In separate remarks at the international summit, Newsom acknowledged the personal and political stakes involved. “I’m not naïve,” he said. “These guys are going to try to take me down—not just my state.”

California Democrats point out that the new map survived an earlier legal challenge in federal court. Earlier this month, a three-judge panel of the U.S. District Court for the Central District of California rejected Republican claims and declined to block the map from taking effect.

In their ruling, the judges wrote that challengers had failed to demonstrate that race, rather than politics, was the predominant factor in drawing the contested districts. After reviewing extensive documentary evidence and testimony, the panel concluded there was no basis for issuing a preliminary injunction.
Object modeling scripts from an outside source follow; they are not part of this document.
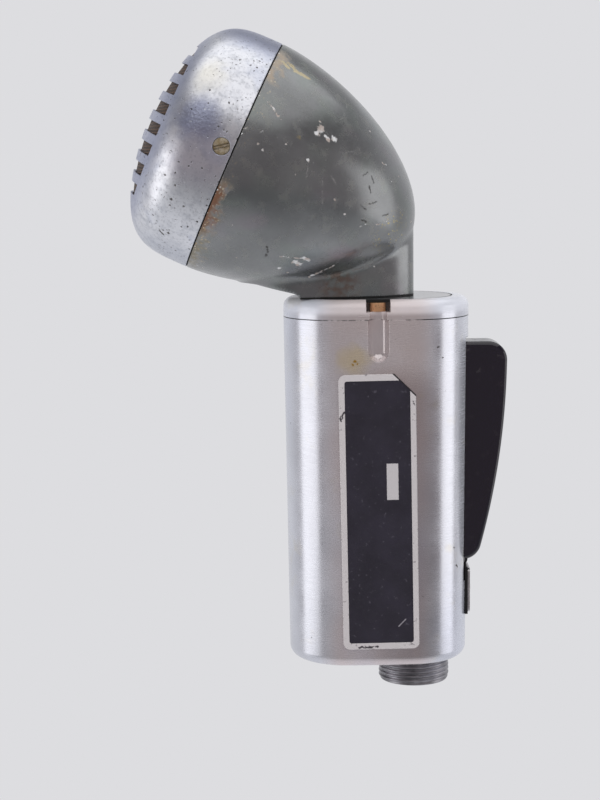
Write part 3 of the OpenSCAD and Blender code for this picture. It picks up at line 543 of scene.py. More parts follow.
def bell_paint(color, axes):
    """Grey-green metallic enamel worn to pale primer, with rust and stains by the seam."""
    finish = Finish("bell_enamel", color, 0.3, 0.85, axes=axes)
    torn, fine_torn = finish.ragged(0.0011, 0.0009), finish.ragged(0.0007, 0.0005)
    rise, ahead = finish.axis("X"), finish.axis("Z")
    cloud, mottle, blotch = finish.noise(0.017, 3), finish.noise(0.0032, 5), finish.noise(0.0022, 4)
    finish.clouded(cloud, 0.3, 0.7, 0.85, 1.12)
    finish.patches((134, 144, 137), finish.noise(0.012, 2, rough=0.4), 0.5, 0.7, 0.35)
    finish.patches((148, 134, 146), finish.noise(0.014, 2, (1, 1, 1.4)), 0.54, 0.72, 0.35)
    finish.patches((130, 142, 148), finish.noise(0.016, 2, (1.2, 1, 1)), 0.55, 0.72, 0.3)
    finish.patches((166, 166, 158), mottle, 0.5, 0.85, 0.4)
    finish.patches((112, 114, 112), finish.noise(0.0009, 3), 0.52, 0.8, 0.3)
    grains = finish.cells(0.0009, fine_torn)
    speckle = finish.band(grains, 0.34, 0.2)
    # stains along the seam
    wide = finish.plus(ahead, finish.band(blotch, 0.3, 0.7, -0.0014, 0.0014))

    def by_seam(faint, full, low, high, soft):
        return finish.times(finish.band(wide, faint, full), finish.between(rise, low, high, soft))

    stain = by_seam(-0.0048, -0.0012, -0.0325, -0.0065, 0.0015)
    rust = by_seam(-0.0036, -0.0006, -0.021, -0.0075, 0.003)
    ochre = by_seam(-0.003, -0.001, -0.0275, -0.0165, 0.002)
    upper = by_seam(-0.0052, -0.0016, 0.0225, 0.0315, 0.0015)
    upper = finish.times(upper, finish.band(mottle, 0.32, 0.6))
    pale = finish.times(finish.band(wide, -0.0042, -0.0014), speckle)
    finish.tint((122, 112, 88), stain, finish.band(mottle, 0.3, 0.6), 0.75)
    finish.tint((116, 72, 44), rust, 0.85)
    finish.tint((186, 152, 96), ochre, speckle)
    finish.tint((160, 144, 124), upper, 0.85)
    finish.tint((176, 168, 150), pale, finish.band(blotch, 0.4, 0.55), 0.8)
    finish.tint((184, 172, 140), finish.marks(BELL_TAN, torn, 0.4, 0.6), 0.9)
    heel_stain = finish.near(finish.ragged(0.004, 0.002), (-0.0015, -0.013, -0.0485), 0.0045, 0.004)
    finish.tint((176, 164, 124), heel_stain, speckle, finish.band(mottle, 0.42, 0.55))
    crease = finish.near(finish.place, (-0.0205, -0.0085, -0.041), 0.003, 0.005)
    finish.tint((116, 84, 66), crease, finish.band(blotch, 0.4, 0.6, 0, 0.6))
    # Painted reflection: a paler, bluer panel on the neck's front stands for the bright
    # surroundings that it reflects.
    front = finish.near(finish.place, (-0.0425, -0.0135, -0.012), 0.006, 0.007)
    finish.tint((184, 188, 198), front, finish.band(cloud, 0.2, 0.6, 0.3, 0.75))
    # paint knocked off
    dots = finish.band(finish.cells(0.0034, torn), 0.12, 0.08)
    dots = finish.times(dots, finish.band(finish.noise(0.009, 2), 0.56, 0.64))
    rim = finish.times(
        finish.band(ahead, -0.0012, -0.0003), finish.band(mottle, 0.47, 0.6), speckle
    )
    chips = finish.most(finish.marks(BELL_CHIPS, torn, 0.3, 0.45), dots, rim)
    scratches = finish.times(
        finish.marks(BELL_SCRATCHES, fine_torn, 0.5, 0.5), finish.band(mottle, 0.34, 0.5)
    )
    finish.tint((190, 192, 190), scratches, 0.8)
    bare = finish.mix(finish.band(blotch, 0.42, 0.58), tone(214, 214, 214), tone(172, 160, 152))
    finish.color = finish.mix(chips, finish.color, bare)
    nicks = finish.marks(BELL_NICKS, fine_torn, 0.5, 0.6)
    finish.tint((62, 60, 58), nicks, 0.8)
    bared = finish.most(chips, stain, upper)
    finish.metal = finish.band(bared, 0, 1, 0.85, 0.1)
    finish.rough = finish.plus(finish.band(mottle, 0.25, 0.8, 0.2, 0.31), finish.times(bared, 0.15))
    finish.bump(finish.noise(0.0006, 2), 0.00002, 0.3)
    finish.bump(finish.noise(0.006, 2), 0.0001, 0.12)
    finish.bump(finish.rest(finish.most(chips, nicks)), 0.00008, 0.6)
    return finish.done()


# Brown pits on the ring, as the bell's marks are given
RING_PITS = (
    ((-26.5, -21, 10), (-27, -20.7, 8.9), 0.35), ((-26.1, -22, 7.7), None, 0.45),
    ((13.9, -30.4, 12.1), None, 0.3), ((24.6, -23.5, 8.3), None, 0.3),
    ((-11.5, -30.5, 14.2), None, 0.35), ((-12.9, -31.2, 10.6), None, 0.4),
    ((-16.9, -29.4, 10.2), None, 0.45), ((-17.2, -29.6, 6.4), None, 0.4),
)


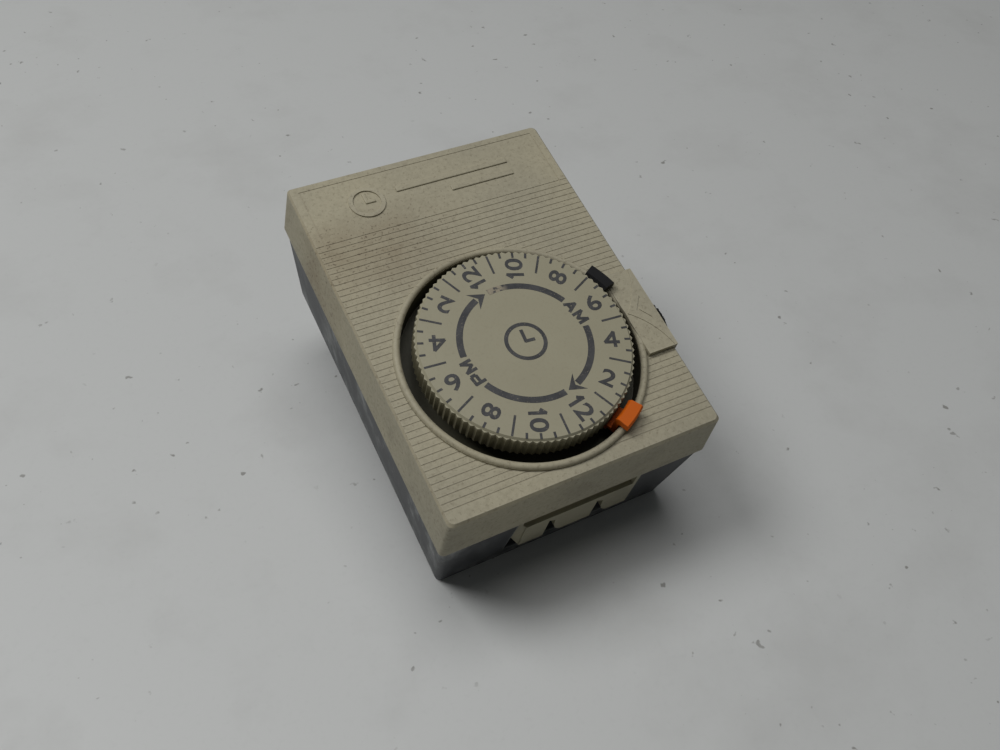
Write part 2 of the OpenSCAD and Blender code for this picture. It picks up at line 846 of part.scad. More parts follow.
module rotor_arbor() {
    color("silver")
    translate([rotor_at[0], rotor_at[1], 0]) {
        translate([0, 0, 4.7]) cylinder(h = level_1 + 1.2 - 4.7, r = rotor_arbor_r);
        rotate([0, 0, rotor_angle + 180]) gear(rotor_teeth, train_module, plate_top + 0.2, level_1 + 1.2);
    }
}

module rotor_bridge() {
    strap_z = 4.6;
    strap_t = 1.2;
    color("#b5b5b0")
    difference() {
        union() {
            block([core_x1 + 1, rotor_at[1] - 3, strap_z], [core_x2 - 1, rotor_at[1] + 2.2, strap_z + strap_t]);
            block([core_x1 + 1, rotor_at[1] - 3, strap_z], [core_x1 + 5, rotor_at[1] + 2.2, core_z]);
            block([core_x2 - 5, rotor_at[1] - 3, strap_z], [core_x2 - 1, rotor_at[1] + 2.2, core_z]);
        }
        translate([rotor_at[0], rotor_at[1], 0]) cylinder(h = 9, r = rotor_arbor_r + run_gap);
    }
}

module motor_screws() {
    color("silver")
    for (p = motor_posts)
        screw(p[0], p[1], core_z + core_t, 3.5, 1, 2.2, 1.3);
}

// ---------------------------------------------------------------- gear train

module plate_outline() {
    translate([-20, -19]) square([41.3, 44]);
    translate([20, -5.5]) square([7.2, 30.5]);
}

module rear_plate() {
    color("#c2c2bc")
    difference() {
        translate([0, 0, plate_z]) linear_extrude(height = plate_t) plate_outline();
        for (p = case_posts)
            translate([p[0], p[1], plate_z - 1]) cylinder(h = 4, r = 1.05);
        on_dial_axis() translate([0, 0, plate_z - 1]) cylinder(h = 4, r = spindle_r);
        for (p = [arbor_a, arbor_b])
            translate([p[0], p[1], plate_z - 1]) cylinder(h = 4, r = arbor_r);
        translate([rotor_at[0], rotor_at[1], plate_z - 1]) cylinder(h = 4, r = rotor_arbor_r + run_gap);
    }
}

module front_bridge() {
    color("#c2c2bc")
    difference() {
        translate([0, 0, bridge_z])
            linear_extrude(height = bridge_t)
                union() {
                    translate([-19.5, -0.5]) square([23, 25.5]);
                    translate([3, -5]) square([24.2, 30]);
                }
        for (p = pillars)
            translate([p[0], p[1], bridge_z - 1]) cylinder(h = 4, r = 1.05);
        for (p = [arbor_a, arbor_b])
            translate([p[0], p[1], bridge_z - 1]) cylinder(h = 4, r = arbor_r);
    }
}

module plate_pillars() {
    color("#c9a64a")
    for (p = pillars)
        translate([p[0], p[1], 0]) ring(pillar_r, p[0] == -12 ? 1 : 1.05, plate_top, bridge_z);
}

module plate_screws() {
    head_h = 1.3;
    color("silver") {
        for (p = pillars)
            screw(p[0], p[1], bridge_z + bridge_t, p[0] == -12 ? plate_top + 4 : 8, 1, 1.9, head_h);
        screw(case_posts[3][0], case_posts[3][1], plate_top, 8, 1, 2.1, head_h);
    }
}

module wheel_arbors() {
    color("silver")
    for (p = [arbor_a, arbor_b])
        translate([p[0], p[1], plate_z]) cylinder(h = bridge_z + bridge_t - plate_z, r = arbor_r, $fn = 32);
}

// Wheel k turns on arbor a if k is odd and on arbor b if it is even. Its pinion drives the next wheel.
// The turn angles put a gap of the wheel and a tooth of the pinion on the line between their arbors.
module train_wheel(k) {
    at = k % 2 == 1 ? arbor_a : arbor_b;
    z = level_1 + (k - 1) * level_pitch;
    driver = k == 1 ? rotor_angle : k % 2 == 1 ? b_angle : b_angle + 180;
    driven = k == 5 ? a_angle + 180 : k % 2 == 1 ? b_angle : b_angle + 180;
    pinion_module = k == 5 ? dial_module : train_module;
    color(k % 2 == 1 ? "#e8e2cf" : "#cfa64f")
    translate([at[0], at[1], 0])
    difference() {
        union() {
            rotate([0, 0, driver + 180 / wheel_teeth[k - 1]])
                gear(wheel_teeth[k - 1], train_module, z, z + wheel_t);
            rotate([0, 0, driven])
                gear(pinion_teeth[k - 1], pinion_module, z + wheel_t - e, z + level_pitch + wheel_t + 0.2);
        }
        translate([0, 0, z - 1]) cylinder(h = 6, r = arbor_r + bore_gap, $fn = 32);
    }
}

module wheel_1() {
    train_wheel(1);
}

module wheel_2() {
    train_wheel(2);
}

module wheel_3() {
    train_wheel(3);
}

module wheel_4() {
    train_wheel(4);
}

module wheel_5() {
    train_wheel(5);
}

// ---------------------------------------------------------------- assembly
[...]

“We find that the challengers have failed to show that racial gerrymandering occurred,” the judges wrote, adding that Republicans did not meet the high burden required to justify emergency relief.

Despite that setback, Republicans argue the Supreme Court is the appropriate venue to resolve the dispute, particularly given its broader implications for national redistricting standards. They maintain that allowing California’s map to stand would effectively greenlight race-based districting under the guise of partisan strategy.

As the Jan. 29 deadline approaches, both sides are preparing for the possibility that the Supreme Court could act quickly. Whether the justices choose to block the map, let it stand, or wait for guidance from the Louisiana case, the outcome could reshape the battlefield for the 2026 midterms—and clarify how far states can go when redrawing the political map in an era of escalating partisan warfare.